A gleeful game for budding naturalists.

Artfully cropped animal portraits challenge viewers to guess which end they’re seeing.

In what will be a crowd-pleasing and inevitably raucous guessing game, a series of close-up stock photos invite children to call out one of the titular alternatives. A page turn reveals answers and basic facts about each creature backed up by more of the latter in a closing map and table. Some of the posers, like the tail of an okapi or the nose on a proboscis monkey, are easy enough to guess—but the moist nose on a star-nosed mole really does look like an anus, and the false “eyes” on the hind ends of a Cuyaba dwarf frog and a Promethea moth caterpillar will fool many.
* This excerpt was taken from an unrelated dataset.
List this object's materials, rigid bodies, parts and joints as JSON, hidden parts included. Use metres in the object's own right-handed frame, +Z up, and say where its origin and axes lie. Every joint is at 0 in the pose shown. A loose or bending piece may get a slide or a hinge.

Better yet, Lavelle saves a kicker for the finale with a glimpse of a small parasitical pearlfish peeking out of a sea cucumber’s rear so that the answer is actually face and butt. “Animal identification can be tricky!” she concludes, noting that many of the features here function as defenses against attack: “In the animal world, sometimes your butt will save your face and your face just might save your butt!” (This book was reviewed digitally.)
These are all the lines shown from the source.